Solana shrugged off a 6 Tbps DDoS — and that actually matters
The attack: 6 terabits per second and… the network kept humming
Imagine a million angry toasters all trying to use your Wi‑Fi at once. That’s one way to picture the distributed denial‑of‑service on Solana that reportedly peaked around 6 terabits per second. Big number, big noise — except there wasn’t much noise this time.
Co‑founders and infrastructure teams flagged the event and delivery networks reported the enormous traffic spike, yet the blockchain didn’t trip over itself. No multi‑hour outages, no tsunami of fees, and block production marched on like a caffeinated metronome. For anyone who remembers Solana’s stop‑and‑start years, that’s a noticeable glow‑up.
What changed? A mix of smarter software and industrial‑grade ops. Validators are now using newer networking protocols and aggressive traffic filtering, plus local fee markets that help drop spam before it clogs the system. On top of that, bespoke high‑availability systems can automatically detect failures and downgrade troubled nodes, avoiding manual restarts and duplicate chaos. In short: the chain learned to duck and weave.
Why this matters — the tradeoffs, the players, and the future
All this resilience didn’t come for free. The validator landscape has thinned as running a competitive node demands heavier hardware and professional support. Over the last year the active operator count has fallen sharply, with many smaller validators replaced by larger infrastructure shops able to buy enterprise‑grade bandwidth and defense.

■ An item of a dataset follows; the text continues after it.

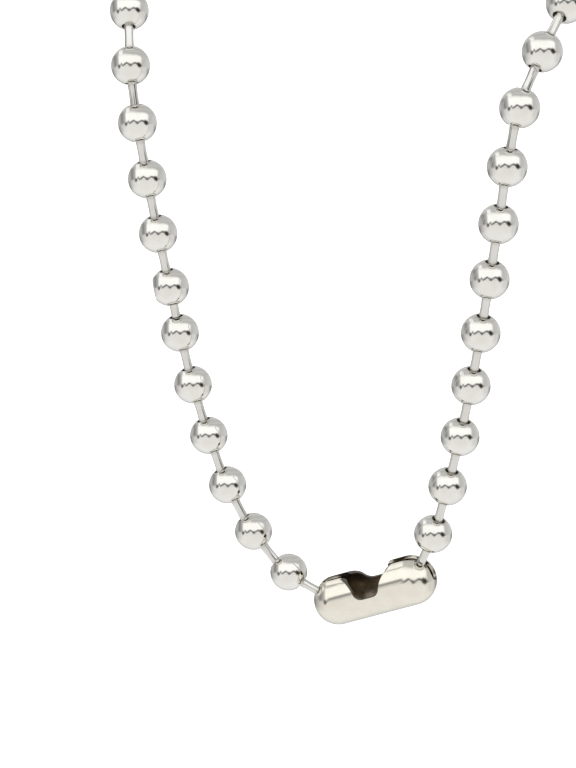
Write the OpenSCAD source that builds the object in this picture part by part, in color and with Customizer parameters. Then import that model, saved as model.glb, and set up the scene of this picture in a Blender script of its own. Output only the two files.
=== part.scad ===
// Ball chain necklace: hollow steel balls strung on dumbbell links, closed by a slotted clasp.
// It hangs as it does round a neck. Its origin is where the nape carries it.
// +Z is up, -Y is the front, +X is the viewer's right.

/* [Chain] */
// Number of balls in the chain, with the two that sit in the clasp
ball_count = 40; // [34:1:46]
// Diameter of a ball
ball_d = 10; // [8:0.1:12]
// Length of link seen between two neighbouring balls of a taut chain
link_gap = 4.7; // [3.5:0.1:6.5]

/* [Ball] */
// Thickness of a ball's sheet
ball_wall = 0.5; // [0.3:0.05:0.8]
// Clearance of a link's wire in the holes of its balls, on each side
hole_play = 0.55; // [0.4:0.05:0.7]

/* [Link] */
// Diameter of the wire of a link
wire_d = 2.4; // [1.8:0.05:2.5]
// Overhang of a link's head past the edge of its hole, on each side
head_catch = 0.25; // [0.2:0.05:0.4]
// Play of a link's head along its ball's hole
head_play = 0.55; // [0.4:0.05:0.7]

/* [Wear] */
// Depth of the flat that is knocked into one ball
dent_depth = 0.95; // [0.4:0.05:1.4]
// Amount by which the one slack link is pushed into its two balls
slack = 1.9; // [0:0.1:2]

/* [Clasp] */
// Distance between the two balls inside the clasp, face to face
clasp_gap = 13.3; // [12:0.1:18]
// Thickness of the clasp's sheet
clasp_wall = 0.8; // [0.5:0.05:1]
// Clearance round a ball in the middle of its cup
clasp_play = 0.85; // [0.5:0.05:1]
// Clearance left where the chain draws a ball up to its cup
seat_play = 0.12; // [0.1:0.01:0.2]
// Clearance on each side of a link in the clasp's slot
slot_play = 0.35; // [0.2:0.05:0.6]

/* [Clasp mouth] */
// Width of the mouth where the rims of the two cups come closest
mouth_w = 7.1; // [6:0.1:8.5]
// Height of the mouth's lowest edge over the clasp's centre line
mouth_low = 1.15; // [0.8:0.05:2]
// Radius of the mouth's two lower corners
corner_r = 2.4; // [1.5:0.1:3]
// Roll of the mouth about the clasp, towards the front
mouth_roll = 4; // [0:1:12]
// Radius of the left cup's rim, seen from the side
left_rim_r = 5; // [3.5:0.1:6]
// Radius of the right cup's rim, seen from the side
right_rim_r = 5.8; // [3.5:0.1:6]

/* [Hidden] */
$fn = 96;

// The way of the chain from the clasp's left ball over the neck to its right ball.
// The points are in millimetres from the chain's middle at the nape.
route = [
    [-7.5, -93, -175.5], [-17.5, -93, -165], [-25, -93, -152], [-34.5, -93, -124],
    [-40.5, -93, -97], [-46, -93, -69], [-51, -90, -42], [-55.5, -78, -23.5],
    [-58.5, -60, -13], [-56, -38, -6.5], [-44, -17, -2.5], [-25, -4, -0.5],
    [0, 0, 0],
    [25, -4, -0.5], [44, -17, -2.5], [56, -38, -6.5], [58.5, -60, -13],
    [55.5, -78, -23.5], [50, -90, -42], [46.5, -93, -71], [43, -93, -100],
    [38.5, -93, -129], [32, -93, -158]
];
// Middle of the two balls in the clasp on that way, and the clasp's slope from left to right
clasp_at = [16.3, -93, -176.3];
clasp_slope = 24.5;
// Ball with the flat, the flat's turn about that ball's holes, and the ball below the slack link
dent_ball = 8;
dent_turn = 18;
slack_ball = 7;
// Depth to which a corner of the mouth cuts into the rim beside it, so that the two arcs cross
corner_bite = 0.06;
// Number of straight steps between two points of the route
route_steps = 16;

ball_r = ball_d / 2;
pitch = ball_d + link_gap;
chain_run = (ball_count - 1) * pitch - slack;
seat_reach = (ball_d + clasp_gap) / 2;
inner_r = ball_r - ball_wall;
wire_r = wire_d / 2;
hole_r = wire_r + hole_play;
head_r = hole_r + head_catch;
// Distance from a ball's centre to a head that is drawn up to the hole
head_seat = sqrt(inner_r * inner_r - hole_r * hole_r) - sqrt(head_r * head_r - hole_r * hole_r) - head_play;
head_span = pitch - 2 * head_seat;
// A link turns about a point halfway between its head and the ball's sheet.
pivot_reach = (head_seat + ball_r - ball_wall / 2) / 2;
bore_r = ball_r + clasp_play;
clasp_r = bore_r + clasp_wall;
slot_w = wire_d + 2 * slot_play;
// The chain draws each ball half outwards and half upwards in its cup.
draw = (clasp_play - seat_play) * sqrt(0.5);
cup_reach = seat_reach - draw;

steel = [0.86, 0.86, 0.84];
wire_steel = [0.80, 0.79, 0.76];
clasp_steel = [0.88, 0.87, 0.85];

function unit(v) = v / norm(v);
function mix(a, b, t) = a + (b - a) * t;
function last(list) = list[len(list) - 1];

// Smooth curve through b and c, with a before them and d after them
function knot(a, b) = sqrt(norm(b - a));
function curve(a, b, c, d, share) =
    let(
        t1 = knot(a, b),
        t2 = t1 + knot(b, c),
        t3 = t2 + knot(c, d),
        t = mix(t1, t2, share),
        ab = mix(a, b, t / t1),
        bc = mix(b, c, share),
        cd = mix(c, d, (t - t2) / (t3 - t2)),
        abc = mix(ab, bc, t / t2),
        bcd = mix(bc, cd, (t - t1) / (t3 - t1))
    )
    mix(abc, bcd, share);

function smooth(points) =
    let(n = len(points), before = 2 * points[0] - points[1], after = 2 * points[n - 1] - points[n - 2])
    concat(
        [for (i = [0 : n - 2], j = [0 : route_steps - 1])
            curve(
                i == 0 ? before : points[i - 1], points[i],
                points[i + 1], i == n - 2 ? after : points[i + 2],
                j / route_steps
            )],
        [points[n - 1]]
    );

// Distance along a line of points, one value for each point
function runs(points) =
    [for (i = 0, run = 0; i < len(points);
          i = i + 1, run = run + (i < len(points) ? norm(points[i] - points[i - 1]) : 0)) run];

// The two balls in the clasp sit on both sides of clasp_at, and the way grows with the chain's length.
clasp_along = [cos(clasp_slope), 0, sin(clasp_slope)];
clasp_up = [-sin(clasp_slope), 0, cos(clasp_slope)];
function seat(side, grow) = clasp_at * grow + side * seat_reach * clasp_along;
function way(grow) = smooth(concat([seat(-1, grow)], route * grow, [seat(1, grow)]));

grow = chain_run / last(runs(way(1)));
path = way(grow);
path_runs = runs(path);
spread = last(path_runs) / chain_run;
function on_path(run) =
    [for (axis = [0 : 2]) lookup(run, [for (i = [0 : len(path) - 1]) [path_runs[i], path[i][axis]]])];

centres = [for (i = [1 : ball_count])
    [0, ball_r, 0] + on_path(spread * ((i - 1) * pitch - (i > slack_ball ? slack : 0)))];
function centre(i) = centres[i - 1];
// Each ball's holes lie in line with its two neighbours, and an end ball's tilt as far the other way.
function between(i) = unit(centre(i + 1) - centre(i - 1));
function bore_way(i) =
    i == 1 ? 2 * unit(centre(2) - centre(1)) - between(2)
    : i == ball_count ? 2 * unit(centre(i) - centre(i - 1)) - between(i - 1)
    : between(i);
clasp_mid = (centre(1) + last(centres)) / 2 - draw * clasp_up;

function ball_name(i) = str("ball_", i < 10 ? "0" : "", i);

// Turns what stands on +Z to the given way.
module along(v) {
    rotate([0, acos(unit(v).z), atan2(v.y, v.x)]) children();
}

// Ball of the given radius, with the knocked flat on the one ball that has it.
module ball_form(i, r) {
    if (i == dent_ball)
        intersection() {
            sphere(r);
            rotate([0, 90, dent_turn]) translate([0, 0, -2 * r - dent_depth]) cylinder(r = 2 * r, h = 3 * r);
        }
    else
        sphere(r);
}

module ball(i) {
    color(steel)
        translate(centre(i)) along(bore_way(i)) difference() {
            ball_form(i, ball_r);
            ball_form(i, inner_r);
            cylinder(r = hole_r, h = 2 * ball_d, center = true);
        }
}

// Half of a link's outline, from its middle to the end of one head
module link_side() {
    head_at = head_span / 2;
    square([wire_r, head_at]);
    translate([0, head_at]) intersection() {
        circle(head_r);
        translate([0, -head_r]) square([head_r, 2 * head_r]);
    }
}

module link(i) {
    from = centre(i) + pivot_reach * bore_way(i);
    to = centre(i + 1) - pivot_reach * bore_way(i + 1);
    translate((from + to) / 2) along(to - from) rotate_extrude() {
        link_side();
        mirror([0, 1]) link_side();
    }
}

module links() {
    color(wire_steel)
        for (i = [1 : ball_count - 1])
            link(i);
}

// Half outline of a rod with two round ends, along Y
module round_rod_side(r) {
    intersection() {
        union() {
            for (side = [-1, 1])
                translate([0, side * cup_reach]) circle(r);
            translate([-r, -cup_reach]) square([2 * r, 2 * cup_reach]);
        }
        translate([0, -cup_reach - r]) square([r, 2 * (cup_reach + r)]);
    }
}

// Half of the mouth, seen from the side: its corner runs almost smoothly into the rim of a cup.
module mouth_half(rim_r) {
    rim = [mouth_w / 2 + rim_r, clasp_r - rim_r];
    corner_y = mouth_low + corner_r;
    corner_x = rim.x - sqrt(pow(rim_r + corner_r - corner_bite, 2) - pow(corner_y - rim.y, 2));
    touch_y = rim.y + (corner_y - rim.y) * rim_r / (rim_r + corner_r);
    translate([corner_x, corner_y]) circle(corner_r);
    translate([0, mouth_low]) square([corner_x, 2 * clasp_r]);
    difference() {
        translate([0, touch_y]) square([rim.x, 2 * clasp_r]);
        translate(rim) circle(rim_r);
    }
}

module mouth_side() {
    mouth_half(right_rim_r);
    mirror([1, 0]) mouth_half(left_rim_r);
}

// The slot seen from the clasp's end: round at its foot, where a link leaves straight on
module slot_end() {
    circle(d = slot_w);
    translate([-slot_w / 2, 0]) square([slot_w, 2 * clasp_r]);
}

// The clasp lies along X here, with its slot up.
module clasp_form() {
    difference() {
        rotate([0, 90, 0]) rotate_extrude() difference() {
            round_rod_side(clasp_r);
            round_rod_side(bore_r);
        }
        rotate([90, 0, 90]) linear_extrude(4 * seat_reach, center = true) slot_end();
        rotate([90 + mouth_roll, 0, 0]) linear_extrude(4 * clasp_r, center = true) mouth_side();
    }
}

module clasp() {
    color(clasp_steel)
        translate(clasp_mid) rotate([0, -clasp_slope, 0]) clasp_form();
}

for (i = [1 : ball_count])
    ball(i);
links();
clasp();
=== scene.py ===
import math

import bmesh
import bpy
from mathutils import Matrix, Vector


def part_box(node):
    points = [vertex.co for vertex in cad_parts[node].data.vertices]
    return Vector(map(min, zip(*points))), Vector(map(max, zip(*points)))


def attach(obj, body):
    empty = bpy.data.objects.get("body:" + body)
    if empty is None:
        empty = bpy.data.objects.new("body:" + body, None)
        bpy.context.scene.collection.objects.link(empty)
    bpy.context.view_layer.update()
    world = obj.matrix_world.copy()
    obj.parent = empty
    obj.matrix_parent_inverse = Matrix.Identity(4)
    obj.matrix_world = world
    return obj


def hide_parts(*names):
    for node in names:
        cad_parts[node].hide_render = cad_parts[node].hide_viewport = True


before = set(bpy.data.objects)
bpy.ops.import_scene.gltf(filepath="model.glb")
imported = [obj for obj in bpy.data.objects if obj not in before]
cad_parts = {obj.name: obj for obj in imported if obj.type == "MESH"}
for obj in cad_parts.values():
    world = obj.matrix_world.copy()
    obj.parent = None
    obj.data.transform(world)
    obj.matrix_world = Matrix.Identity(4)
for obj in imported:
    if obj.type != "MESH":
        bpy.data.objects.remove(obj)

bl_info = {
    "name": "Ball chain necklace",
    "version": (1, 0, 0),
    "blender": (4, 5, 0),
    "location": "View3D > Sidebar > Necklace",
    "description": "Dresses the ball chain necklace: plated balls, wire links and the slotted clasp",
    "category": "Add Mesh",
}

MM = 0.001
BALL_NODES = sorted(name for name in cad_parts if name.startswith("ball_"))
DENTED = "ball_08"
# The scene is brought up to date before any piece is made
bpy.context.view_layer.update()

# Distances under which two points are one: in an outline, after a full turn and after the clasp is cut
OUTLINE_MERGE, TURN_MERGE, CUT_MERGE = 0.001 * MM, 0.002 * MM, 0.003 * MM
# Distances within which a point counts as lying on a plane, on an edge, on a wall and on the inside
ON_PLANE, ON_EDGE, ON_WALL, ON_INSIDE = 0.001 * MM, 0.01 * MM, 0.05 * MM, 0.1 * MM

# Steps of each outline and of its full turn
BALL_STEPS, BALL_INSIDE_STEPS, BALL_TURN = 28, 14, 56
HEAD_STEPS, WIRE_STEPS, LINK_TURN = 8, 10, 28
DOME_STEPS, BARREL_STEPS, CLASP_TURN = 24, 30, 112
SLOT_STEPS, CORNER_STEPS, CUP_RIM_STEPS = 24, 12, 16
EDGE_STEPS = 3
# How steeply a wire's waist ends. It takes the middle 0.73 of the wire, the root of one over this.
WAIST_FALL = 1.9

# Levels of the mesh attribute recess, which tells the materials where the plate is dirty, sheared or gone,
# and where shade is painted into its colour
HOLE_EDGE = 0.5
SLOT_EDGE = 0.45
MOUTH_EDGE = 0.7
# The inside: bare steel, whose darker colour also paints the shade of the hollows
BARE_AND_SHADED = 1.0
# Width of the dirt and painted shade round a ball's hole
HOLE_DIRT_AND_SHADE = 0.55 * MM
# Distance from a link's middle to the first dirt and painted shade on its wire, and the width over which
# that grows
WIRE_UNMARKED, WIRE_DIRT_AND_SHADE = 2.1 * MM, 0.7 * MM


# Sizes and colours

def linear(code):
    """Turns an sRGB hex value into the linear colour that Blender works with."""
    parts = [int(code[at:at + 2], 16) / 255 for at in (1, 3, 5)]
    return [c / 12.92 if c <= 0.04045 else ((c + 0.055) / 1.055) ** 2.4 for c in parts]


def size(name, description, default):
    """A length that a user would change."""
    return bpy.props.FloatProperty(
        name=name, description=description, default=default, min=0, unit="LENGTH", precision=5)


def angle(name, description, degrees):
    """An angle that a user would change."""
    return bpy.props.FloatProperty(
        name=name, description=description, default=math.radians(degrees), subtype="ANGLE",
        unit="ROTATION")


def colour(name, description, code):
    """A colour that a user would change."""
    return bpy.props.FloatVectorProperty(
        name=name, description=description, default=linear(code), subtype="COLOR", min=0, max=1)


class NecklaceBalls(bpy.types.PropertyGroup):
    diameter: size("Ball diameter", "Diameter of a ball", 10 * MM)
    sheet: size("Sheet", "Thickness of a ball's sheet", 0.5 * MM)
    hole: size("Hole", "Diameter of a ball's two holes", 3.5 * MM)
    rim: size("Rim", "Rounding of the sheet's edge round a hole", 0.22 * MM)
    dent: size("Dent", "Depth of the flat knocked into one ball", 0.95 * MM)
    dent_turn: angle("Dent turn", "Turn of the flat about that ball's holes", 18)
    plating: colour("Plating", "Colour of the bright plating", "#EDECE8")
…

That concentration has pros and cons. On the plus side, a smaller set of big validators can withstand a multi‑terabit barrage without breaking a sweat — they have the data centers and the DDoS playbooks. On the downside, that same concentration raises familiar centralization eyebrows: fewer actors controlling a large slice of stake means more influence in consensus.
There are attempts to rebalance the scales. Upcoming upgrades are pitched to lower operating costs and make it viable for smaller operators to return. Until those hit, though, Solana looks more like hardened internet plumbing than a scrappy experimental chain: leaner, tougher, and a bit more corporate in its posture.
The stakes are real. At scale, this network moves huge volumes — think tens of millions of monthly users, multi‑billion dollar stablecoin supply, and yearly trading flows in the trillions. That makes Solana a juicy, expensive target, not a prank. The fact that it stayed online during a massive attack is a datapoint institutions can point to when deciding whether to build on or route value through the chain.
Will the market instantly reward this? Probably not — reputations are sticky, and price charts rarely react to resilience the same day. But for people who care about plumbing instead of headlines, the takeaway is clear: Solana has shifted from fragile startup to more industrial infrastructure. It traded breadth for durability, and that trade may be just what it needs to attract bigger, scarier real‑world traffic.